I think some of the cities don’t have digital headends. There has to be concerted efforts on part of the government, the regulator, MSOs, cable operators and broadcasters to quickly map out which of the 38 cities are doable and which are not doable, as it is better to postpone the date in those cities that are not doable instead of doing half-baked digitisation. My personal expectation is that of the 38 cities, digitisation will happen in about 25 cities.

Q. The I&B Ministry has sought the recommendations of the Telecom Regulatory Authority of India (TRAI) on issues relating to transmission of local channels or ground based channels operated at the level of cable TV operators/ MSOs. What’s your take on this?

I think it’s a very negative move; it will break away from the free spirit of the cable industry and is totally against the Indian Constitution. However, obviously there must be some reason behind this move. If the only purpose of the government is to bring local channels under overall regulatory control, then it’s acceptable. If large broadcasters that are reaching out to millions of viewers can have self-regulation, then there is no reason for TRAI to interfere. I am pretty sure that TRAI will take a more liberal view.

Q. Scarcity of set top boxes (STBs) has been a major issue in digitisation. What steps you are taking to handle this?

As far as set top boxes are concerned, we have done demand-supply reviews and have submitted them to the government in October, November and December. Every week the government doing a city by city review of progress in Phase II. In a recent statement, the I&B Secretary said that more than 30 per cent digitisation has been done in these cities; I have also heard from TAM Media that cities in Punjab are fully digital cities, while Gujarat too is largely digital. There could definitely be problems in 12-13 cities which don’t have headends. But remember that just because the government has announced a deadline date it doesn’t mean that the seeding stops, it can continue thereafter as well. Although customers take some time to adopt the system, ultimately they are happy with digitisation.

Q. How much you are spending in the second phase and the subsequent phases of digitisation?

As far spending is concerned, most of the expenditure will be on set top boxes. Indusind media is trying to reach 4-5 million homes; the cost of each STB is in the region of around Rs 1,200-Rs 1,500. These boxes will be available to customers for around Rs 700-Rs 1,000. There are two forms of cost – one is the cost of importing the boxes, including duties, and secondly, it is the installation cost. We recover the cost over a period of time through higher ARPUs. The customer is willing to pay once he knows what he is watching.
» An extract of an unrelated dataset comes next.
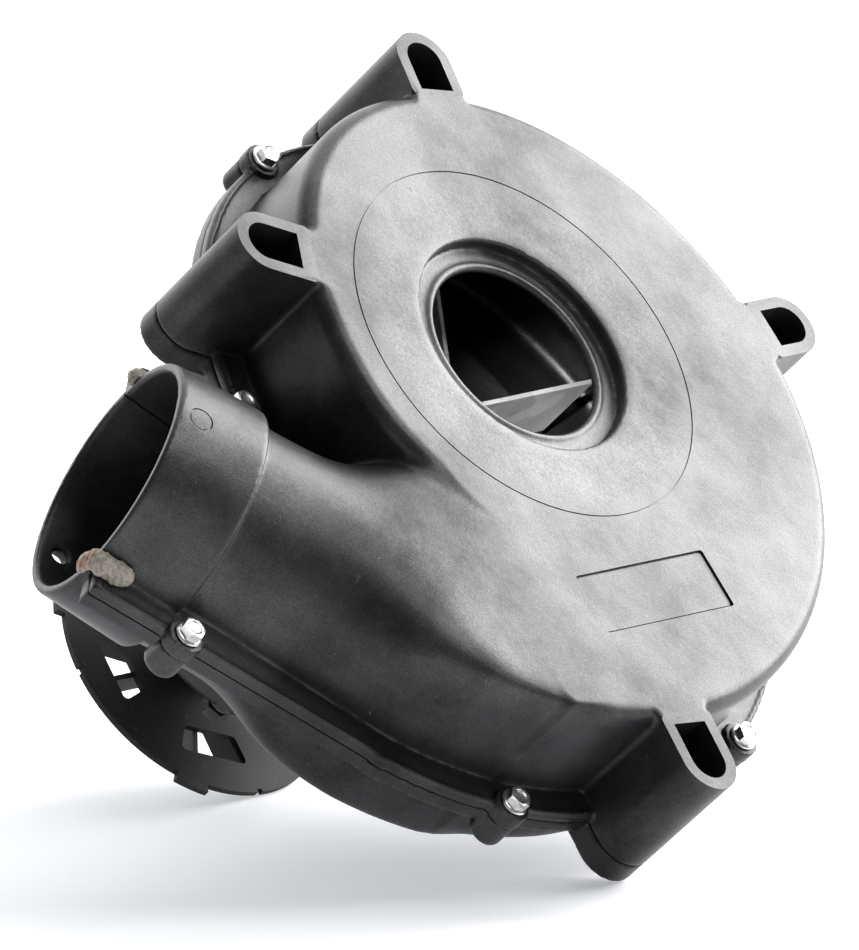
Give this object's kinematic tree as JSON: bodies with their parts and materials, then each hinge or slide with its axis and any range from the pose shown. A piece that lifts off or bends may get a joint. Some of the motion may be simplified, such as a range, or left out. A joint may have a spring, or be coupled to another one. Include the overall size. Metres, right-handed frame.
{
  "type": "combustion fan",
  "caption": "Draft-inducer fan: black plastic scroll housing with hollow mounting posts and a round outlet pipe, paddle impeller, and an open motor with a cooling disc behind.",
  "frame": {"origin": "centre of the inlet, in the plane of the front face and of the posts' end faces, which is the mounting plane", "axes": "+Z along the shaft out of the inlet, -X out of the outlet pipe, +Y completes a right-handed frame and points away from the outlet pipe"},
  "size_m": [0.2301, 0.2663, 0.184],
  "materials": {
    "housing_plastic": "moulded black plastic with a satin sheen",
    "fan_plastic": "matte black plastic",
    "impeller_steel": "dull plated steel sheet",
    "zinc_plate": "bright zinc plating",
    "machined_steel": "turned steel",
    "motor_paint": "satin black enamel on sheet steel",
    "laminated_steel": "stacked steel sheets under clear varnish",
    "enamelled_copper": "enamelled copper wire",
    "bearing_bronze": "oiled sintered bronze",
    "seal_felt": "pressed felt",
    "gland_rubber": "soft black rubber",
    "sealant": "cured grey-brown sealant"
  },
  "bodies": {
    "housing_and_motor": {"front_housing": "housing_plastic", "rear_housing": "housing_plastic", "sealant_outer": "sealant", "sealant_inner": "sealant", "housing_screw_1": "zinc_plate", "housing_screw_2": "zinc_plate", "housing_screw_3": "zinc_plate", "housing_screw_4": "zinc_plate", "housing_screw_5": "zinc_plate", "housing_screw_6": "zinc_plate", "housing_screw_7": "zinc_plate", "shaft_seal": "seal_felt", "seal_ring": "zinc_plate", "front_end_bell": "motor_paint", "rear_end_bell": "motor_paint", "front_bearing": "bearing_bronze", "rear_bearing": "bearing_bronze", "stator_core": "laminated_steel", "lead_gland": "gland_rubber", "coil_1": "enamelled_copper", "coil_2": "enamelled_copper", "coil_3": "enamelled_copper", "coil_4": "enamelled_copper", "through_bolt_1": "zinc_plate", "motor_spacer_1": "machined_steel", "through_bolt_2": "zinc_plate", "motor_spacer_2": "machined_steel", "through_bolt_3": "zinc_plate", "motor_spacer_3": "machined_steel", "through_bolt_4": "zinc_plate", "motor_spacer_4": "machined_steel"},
    "rotor": {"motor_shaft": "machined_steel", "impeller": "impeller_steel", "impeller_insert": "machined_steel", "impeller_clip": "zinc_plate", "heat_slinger": "zinc_plate", "rotor_core": "laminated_steel", "cooling_fan": "fan_plastic", "fan_clip": "zinc_plate"}
  },
  "joints": [
    {"name": "rotor_spin", "type": "hinge", "parent": "housing_and_motor", "child": "rotor", "pos_m": [0, 0, 0], "axis": [0, 0, 1], "continuous": true}
  ]
}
Q. What is the latest update in Phase II of digitisation?

We have identified 25 cities initially. The remaining 13 cities are rolling targets; as there are no national MSOs in these cities, some of them might join us. If the national MSOs are present, the pace of digitisation will be faster. The second phase has just started, hence it is early to comment on whether the deadline will be met. A more accurate answer can be forthcoming only by end of February.

Q. What is the unique selling proposition of MSOs versus DTH players?

First USP is that every MSO has got around 500-1,000 cable operators under it and every cable operator has got a staff of 10-20. So you have a huge fleet on the street that knows the customers, the areas and localities. One doesn’t have to call up a call centre, but can directly get in touch with the cable operator. Secondly, a cable operator provides a two-way probability of a broadband, provide pay-per-view and video-on-demand. In the long run, you get 365 days error free service and with high definition adopted by the industry, you will have better quality boxes in time to come. The USP is to provide a valuable set of services at a value cost to the customer.

Q. How does cable digitisation improve competence of DTH, cable and TV channels?

It has improved competition because contrary to what DTH players thought, cable was actually able to cover 70 per cent of the households. Therefore, cable has become inherently competitive, and keeping in mind that within the cable space too there is tough competition, it will lead to a growing and better market and reduction of monopoly.

Q. What will be your key focus areas for 2013?

Key focus areas include making a stable base of five million customers and provide broadband to all the five million customers; to be able to supply pay-per-view and video-on-demand services; and to be able to supply higher quality digital product in the form of high definition.